Il 25 aprile e il Primo Maggio non sono stati per noi semplici celebrazioni rituali. Abbiamo cercato di restituire senso a quelle date, scavando tra la retorica e la carne viva della storia. Abbiamo parlato della Resistenza come forma di resistenza attuale, del lavoro come terreno di nuove lotte e antiche ingiustizie. In un’epoca che riscrive la storia con lo stile di un tweet, noi abbiamo provato a raccontarla con rispetto, profondità, passione.
Abbiamo dato spazio a figure borderline, immense e spesso dimenticate. Jim Morrison, con i suoi abissi di luce e morte. Michael Gira, sciamano disturbante del rock industriale.Anita Berber, simbolo erotico e tragico della Berlino degli anni Venti. E poi Fabrizio De André, reinterpretato attraverso il prisma di ''Storia di un impiegato'', ancora oggi manifesto di un’Italia irrisolta.
Abbiamo raccontato Robert Johnson, il bluesman che vendette l’anima al diavolo, e David Bowie, che con Heroes ci insegnò a resistere anche solo per un giorno.
Abbiamo scavato nei solchi dei Throbbing Gristle, pionieri del suono industriale, e abbiamo celebrato Laurent Binet, che in ''La settima funzione del linguaggio'' ci ha restituito la politica come teatro linguistico e ideologico.
Tra gli articoli più letti c’è stato lo speciale sull’LSD e il controllo sociale negli anni ’60/70, un viaggio tra coscienza espansa, esperimenti CIA e strategie di disintegrazione culturale. Oppure l’articolo sulla guerra dell’informazione, che ha provato a decifrare la giungla della propaganda digitale e delle fake news.
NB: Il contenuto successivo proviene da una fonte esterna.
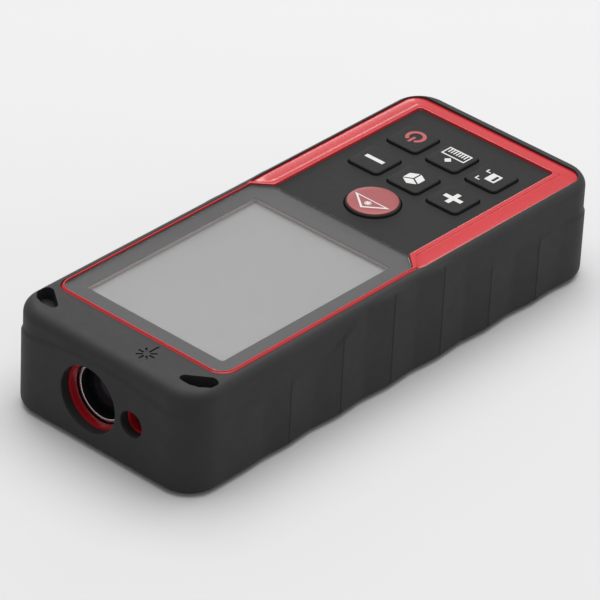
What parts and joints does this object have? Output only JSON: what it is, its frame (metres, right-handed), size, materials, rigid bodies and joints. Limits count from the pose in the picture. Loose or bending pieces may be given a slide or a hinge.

Abbiamo chiuso alcuni cerchi e aperto nuove domande.
È questo il bello (e il rischio) della scrittura: che non consola, ma agita.
Non risponde, ma provoca.
Scrivere oggi, nel mezzo dell’isteria digitale, della monetizzazione emotiva, del pensiero ridotto a slogan, è un atto di radicale resistenza. Significa rifiutare l’omologazione, scegliere la lentezza, recuperare lo spazio dell’approfondimento. Significa difendere la complessità contro la banalità, la memoria contro la dimenticanza, la poesia contro l’algoritmo.
Questo blog non ha mai cercato click facili.
Né ha mai accettato pubblicità, sponsorizzazioni, compromessi editoriali.
Ha scelto la via più lunga, più difficile: quella dell’onestà intellettuale.
E se tu, che stai leggendo queste righe, sei ancora qui, è perché questa voce, per quanto stonata rispetto al coro, ha trovato una risonanza.
Ci fermiamo per un mese. Agosto è il tempo della sospensione, della deriva, della contemplazione. Non pubblicheremo articoli, ma continueremo a leggere, ascoltare, osservare. Perché l’urgenza non va sprecata: va nutrita.
A settembre torneremo con nuove rubriche, nuovi approfondimenti, nuove rabbie e nuove visioni.
Buone vacanze a chi sogna ancora.
Che tu vada al mare, in montagna, in città o dentro te stesso, porta con te un libro, una canzone, un pensiero.
Disconnettiti.
Rallenta.
Sii inutile.
Riprenditi la tua voce.
Fallo come gesto rivoluzionario.
Noi saremo qui, ad aspettarti a settembre, con lo stesso urlo in gola.